If I took too long to write that last post from Springfield, Illinois, then I have taken a year longer than that to write this one about the John Deere Museum! When I visited my cousin Peggy on my Great National Retirement Tour in 2016, we stopped one day on our way to a hike at the John Deere Museum in Grand Detour, Illinois only to discover that it was closed for the season. Not to be denied an experience, we returned two years later with her husband Ralph for the tour.
The tour starts in a large building that holds the archeological dig of company artifacts on the site of what was their foundry. John Deere started out making a hand plow with his own innovation - the blade was curved to prevent moist soil from sticking to it, thus speeding up the act of plowing. We first watched a movie about John Deere and his single bottom plow technology improvement that made his company soar. He sold 40 plows the first year, 400 the second, and 4,000 the third year after he founded the company.
Here are 3 iterations of the John Deere hand plows. Notice that farmers are getting more and more interested in sitting down while they plow. Now that I am a farmer, I find this fascinating, so you will have to suffer.

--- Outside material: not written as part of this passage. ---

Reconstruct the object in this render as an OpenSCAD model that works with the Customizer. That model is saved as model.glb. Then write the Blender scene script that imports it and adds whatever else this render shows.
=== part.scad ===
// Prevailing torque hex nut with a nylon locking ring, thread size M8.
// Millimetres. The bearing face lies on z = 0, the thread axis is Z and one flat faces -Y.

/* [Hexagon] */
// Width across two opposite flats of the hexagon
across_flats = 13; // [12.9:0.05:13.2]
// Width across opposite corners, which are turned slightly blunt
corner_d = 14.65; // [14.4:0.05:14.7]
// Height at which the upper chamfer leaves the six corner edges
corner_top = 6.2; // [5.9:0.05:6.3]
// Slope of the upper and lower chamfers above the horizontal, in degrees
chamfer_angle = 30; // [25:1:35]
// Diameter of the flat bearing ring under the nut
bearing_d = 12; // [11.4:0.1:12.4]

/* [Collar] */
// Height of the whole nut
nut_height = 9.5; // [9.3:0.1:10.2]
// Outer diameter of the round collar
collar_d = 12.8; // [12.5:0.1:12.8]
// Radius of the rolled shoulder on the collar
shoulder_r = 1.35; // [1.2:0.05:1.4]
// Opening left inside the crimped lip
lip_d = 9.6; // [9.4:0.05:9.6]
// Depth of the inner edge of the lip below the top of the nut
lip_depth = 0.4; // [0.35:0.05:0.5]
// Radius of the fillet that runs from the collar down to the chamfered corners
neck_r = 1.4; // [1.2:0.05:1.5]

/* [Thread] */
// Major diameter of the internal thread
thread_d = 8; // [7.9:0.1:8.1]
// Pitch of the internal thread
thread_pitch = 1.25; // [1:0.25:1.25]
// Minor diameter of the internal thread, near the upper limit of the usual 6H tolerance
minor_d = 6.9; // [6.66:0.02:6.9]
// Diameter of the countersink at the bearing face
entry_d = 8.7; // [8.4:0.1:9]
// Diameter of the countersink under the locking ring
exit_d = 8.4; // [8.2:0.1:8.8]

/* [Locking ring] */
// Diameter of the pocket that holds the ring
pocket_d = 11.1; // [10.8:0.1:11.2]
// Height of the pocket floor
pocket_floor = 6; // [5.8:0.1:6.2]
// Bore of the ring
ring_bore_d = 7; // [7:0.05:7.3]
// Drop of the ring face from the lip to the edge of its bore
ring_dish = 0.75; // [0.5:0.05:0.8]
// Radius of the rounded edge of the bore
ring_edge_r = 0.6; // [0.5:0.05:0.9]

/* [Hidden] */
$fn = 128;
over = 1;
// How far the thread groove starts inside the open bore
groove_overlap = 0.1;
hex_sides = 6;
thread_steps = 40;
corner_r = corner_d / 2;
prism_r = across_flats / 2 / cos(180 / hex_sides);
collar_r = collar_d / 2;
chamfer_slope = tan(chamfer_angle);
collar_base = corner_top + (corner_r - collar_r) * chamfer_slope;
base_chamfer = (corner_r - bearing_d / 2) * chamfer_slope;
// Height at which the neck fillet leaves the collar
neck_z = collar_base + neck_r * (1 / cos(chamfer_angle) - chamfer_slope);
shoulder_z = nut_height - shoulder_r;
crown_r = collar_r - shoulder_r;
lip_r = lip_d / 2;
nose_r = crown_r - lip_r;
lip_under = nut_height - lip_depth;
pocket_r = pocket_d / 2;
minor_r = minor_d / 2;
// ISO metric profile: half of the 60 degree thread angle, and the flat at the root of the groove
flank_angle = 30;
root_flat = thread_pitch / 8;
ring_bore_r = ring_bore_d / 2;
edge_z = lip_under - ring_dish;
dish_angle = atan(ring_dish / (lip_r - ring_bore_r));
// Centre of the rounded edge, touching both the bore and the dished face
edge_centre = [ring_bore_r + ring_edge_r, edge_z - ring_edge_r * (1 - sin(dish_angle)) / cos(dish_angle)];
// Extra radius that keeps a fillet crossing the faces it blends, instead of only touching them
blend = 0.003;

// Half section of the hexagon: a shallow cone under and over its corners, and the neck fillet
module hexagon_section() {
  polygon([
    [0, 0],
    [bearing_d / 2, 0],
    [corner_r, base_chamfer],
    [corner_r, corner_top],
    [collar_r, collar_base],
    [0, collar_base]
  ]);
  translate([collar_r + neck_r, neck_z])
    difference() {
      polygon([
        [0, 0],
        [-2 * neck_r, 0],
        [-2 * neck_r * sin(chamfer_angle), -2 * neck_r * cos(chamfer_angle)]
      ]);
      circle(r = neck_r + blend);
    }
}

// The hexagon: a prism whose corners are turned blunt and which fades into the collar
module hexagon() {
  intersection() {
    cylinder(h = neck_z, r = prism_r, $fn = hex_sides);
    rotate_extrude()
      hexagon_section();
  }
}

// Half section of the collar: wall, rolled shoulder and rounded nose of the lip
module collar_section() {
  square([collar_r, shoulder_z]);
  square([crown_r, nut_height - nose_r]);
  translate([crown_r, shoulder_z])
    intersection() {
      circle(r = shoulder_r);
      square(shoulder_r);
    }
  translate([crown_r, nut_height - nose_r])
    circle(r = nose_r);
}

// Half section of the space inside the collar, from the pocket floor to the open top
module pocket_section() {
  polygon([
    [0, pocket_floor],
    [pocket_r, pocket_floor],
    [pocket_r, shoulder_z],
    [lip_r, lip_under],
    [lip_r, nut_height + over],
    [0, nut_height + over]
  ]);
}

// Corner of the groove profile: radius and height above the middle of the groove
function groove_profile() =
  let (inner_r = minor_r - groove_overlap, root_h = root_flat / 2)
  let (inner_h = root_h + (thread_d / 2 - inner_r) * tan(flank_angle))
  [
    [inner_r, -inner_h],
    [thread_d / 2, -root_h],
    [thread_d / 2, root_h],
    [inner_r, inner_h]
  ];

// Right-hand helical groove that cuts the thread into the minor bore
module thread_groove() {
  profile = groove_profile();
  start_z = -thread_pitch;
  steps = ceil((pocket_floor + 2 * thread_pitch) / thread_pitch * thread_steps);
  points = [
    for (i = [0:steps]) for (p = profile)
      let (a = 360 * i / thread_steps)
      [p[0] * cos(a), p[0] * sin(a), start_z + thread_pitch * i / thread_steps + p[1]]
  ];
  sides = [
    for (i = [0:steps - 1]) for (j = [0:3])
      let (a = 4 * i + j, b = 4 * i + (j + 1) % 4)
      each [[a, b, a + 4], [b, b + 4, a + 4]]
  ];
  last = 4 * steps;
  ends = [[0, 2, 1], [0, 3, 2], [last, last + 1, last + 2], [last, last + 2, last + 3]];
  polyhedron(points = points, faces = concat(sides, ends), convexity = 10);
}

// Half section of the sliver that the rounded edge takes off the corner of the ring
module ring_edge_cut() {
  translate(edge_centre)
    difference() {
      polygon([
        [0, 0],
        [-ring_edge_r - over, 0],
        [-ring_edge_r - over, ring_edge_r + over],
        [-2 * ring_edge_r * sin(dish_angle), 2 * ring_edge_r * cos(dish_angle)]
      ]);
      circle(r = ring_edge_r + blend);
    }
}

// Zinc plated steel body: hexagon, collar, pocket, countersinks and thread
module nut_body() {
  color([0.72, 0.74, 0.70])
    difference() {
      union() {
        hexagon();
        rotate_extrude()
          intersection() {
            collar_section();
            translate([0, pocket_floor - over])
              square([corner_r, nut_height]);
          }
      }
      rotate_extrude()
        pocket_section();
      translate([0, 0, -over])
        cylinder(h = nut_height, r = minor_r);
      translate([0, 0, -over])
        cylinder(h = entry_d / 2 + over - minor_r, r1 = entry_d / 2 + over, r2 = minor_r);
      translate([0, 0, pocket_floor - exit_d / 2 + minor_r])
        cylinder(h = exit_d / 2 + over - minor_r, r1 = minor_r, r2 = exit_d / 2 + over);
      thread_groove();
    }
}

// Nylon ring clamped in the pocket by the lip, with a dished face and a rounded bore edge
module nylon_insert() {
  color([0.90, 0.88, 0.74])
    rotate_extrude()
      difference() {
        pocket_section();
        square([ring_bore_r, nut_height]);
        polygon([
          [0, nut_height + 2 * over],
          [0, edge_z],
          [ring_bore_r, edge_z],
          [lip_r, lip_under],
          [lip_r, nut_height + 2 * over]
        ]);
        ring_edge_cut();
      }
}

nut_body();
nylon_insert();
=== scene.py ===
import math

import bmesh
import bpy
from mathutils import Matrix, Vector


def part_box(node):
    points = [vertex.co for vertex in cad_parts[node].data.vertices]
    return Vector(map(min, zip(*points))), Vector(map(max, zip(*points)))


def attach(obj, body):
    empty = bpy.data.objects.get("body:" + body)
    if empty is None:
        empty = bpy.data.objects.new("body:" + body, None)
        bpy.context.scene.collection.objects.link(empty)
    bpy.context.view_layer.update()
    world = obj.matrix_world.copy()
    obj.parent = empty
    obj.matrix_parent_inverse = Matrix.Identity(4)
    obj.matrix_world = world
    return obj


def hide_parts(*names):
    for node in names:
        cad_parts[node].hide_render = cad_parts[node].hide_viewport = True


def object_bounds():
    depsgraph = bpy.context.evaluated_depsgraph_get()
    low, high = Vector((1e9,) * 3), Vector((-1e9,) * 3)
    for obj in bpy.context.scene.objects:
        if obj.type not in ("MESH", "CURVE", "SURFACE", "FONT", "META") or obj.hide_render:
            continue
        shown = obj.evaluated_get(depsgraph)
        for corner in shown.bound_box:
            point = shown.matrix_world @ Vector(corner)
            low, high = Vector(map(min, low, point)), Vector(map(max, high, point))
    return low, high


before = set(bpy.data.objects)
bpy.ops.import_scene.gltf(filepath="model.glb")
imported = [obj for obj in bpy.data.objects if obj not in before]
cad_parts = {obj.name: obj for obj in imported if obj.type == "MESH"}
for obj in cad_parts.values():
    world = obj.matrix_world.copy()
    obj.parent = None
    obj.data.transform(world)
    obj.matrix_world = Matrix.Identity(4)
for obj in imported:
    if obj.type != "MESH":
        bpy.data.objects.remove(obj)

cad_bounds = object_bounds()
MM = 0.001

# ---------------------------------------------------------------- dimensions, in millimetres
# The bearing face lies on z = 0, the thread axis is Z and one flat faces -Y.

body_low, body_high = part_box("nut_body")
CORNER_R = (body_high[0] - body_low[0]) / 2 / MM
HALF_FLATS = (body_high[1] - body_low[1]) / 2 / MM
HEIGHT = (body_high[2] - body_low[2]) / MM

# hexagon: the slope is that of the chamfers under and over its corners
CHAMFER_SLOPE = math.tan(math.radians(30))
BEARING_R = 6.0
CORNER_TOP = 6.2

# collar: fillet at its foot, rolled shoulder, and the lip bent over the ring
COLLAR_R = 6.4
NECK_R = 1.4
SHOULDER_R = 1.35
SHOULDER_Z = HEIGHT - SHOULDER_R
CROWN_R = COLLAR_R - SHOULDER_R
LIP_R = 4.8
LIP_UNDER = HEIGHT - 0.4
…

The photo below on the left is a recreation of one of the blast furnace blacksmith shops where they made the self-scouring plows. Today it is a stage on which their talented blacksmith works his magic. The photo below on the right is of an 1839 painting hanging in the museum showing how faithfully they recreated the blacksmith shop. The "fireplace" is the foundry and it is stoked by a hand bellows (notice the man with one hand on his hip and the other up in the air hanging onto the very large bellow). The recreated foundry of 2018 also works with a hand bellow, which can be seen in the far left if you know what to look for.
Here is our talented blacksmith who was fabulously entertain-ing. He took out an iron rebar and asked if we could tell there was a leaf in there waiting to get out. I told him that, yes, I could hear it. He told me I was crazy - something that I totally agreed with. So as he talked he heated up the iron rebar and started hammering it with different tools which he explained as he went along. Gradually a leaf appeared bit by bit from the iron rebar. He explained that the leaf became more susceptible to breakage at the point where the stem narrows. Also, if the iron got overheated and turned the wrong color, hammering it could crack it. Nothing bad happened to my leaf under his expert handling.

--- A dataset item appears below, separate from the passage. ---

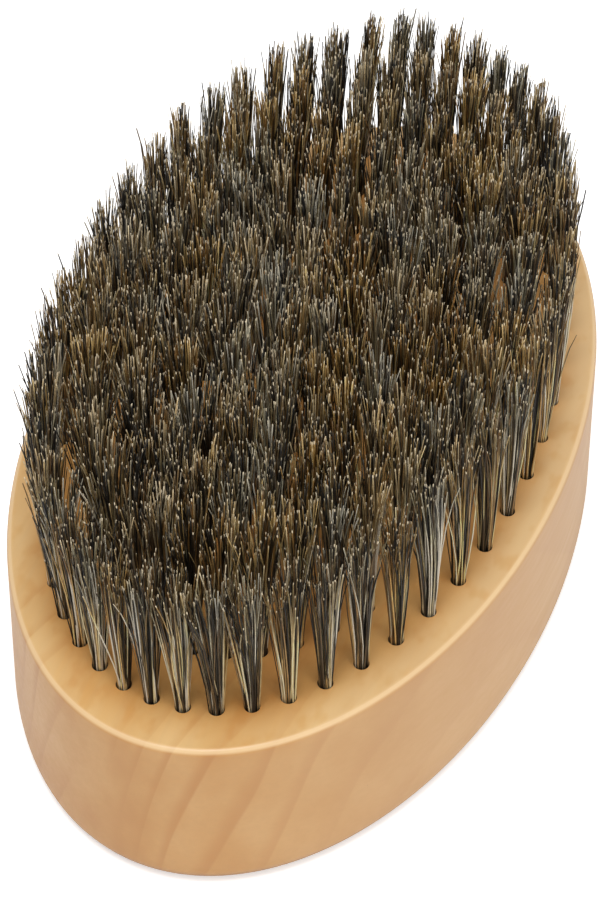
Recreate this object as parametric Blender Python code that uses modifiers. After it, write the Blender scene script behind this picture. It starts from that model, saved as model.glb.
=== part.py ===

And here is the copper-brushed leaf that he made just for me! Now my dilemma is what to do with it. It is so special because we watched every step of his process and every step was explained in a delightfully charming way. So, what do you think? What would you do with it if a charming and gritty blacksmith made this for you?
We also toured the Dillon mansion all decorated for Christmas, but they would not allow us to take photos. So there is nothing to see.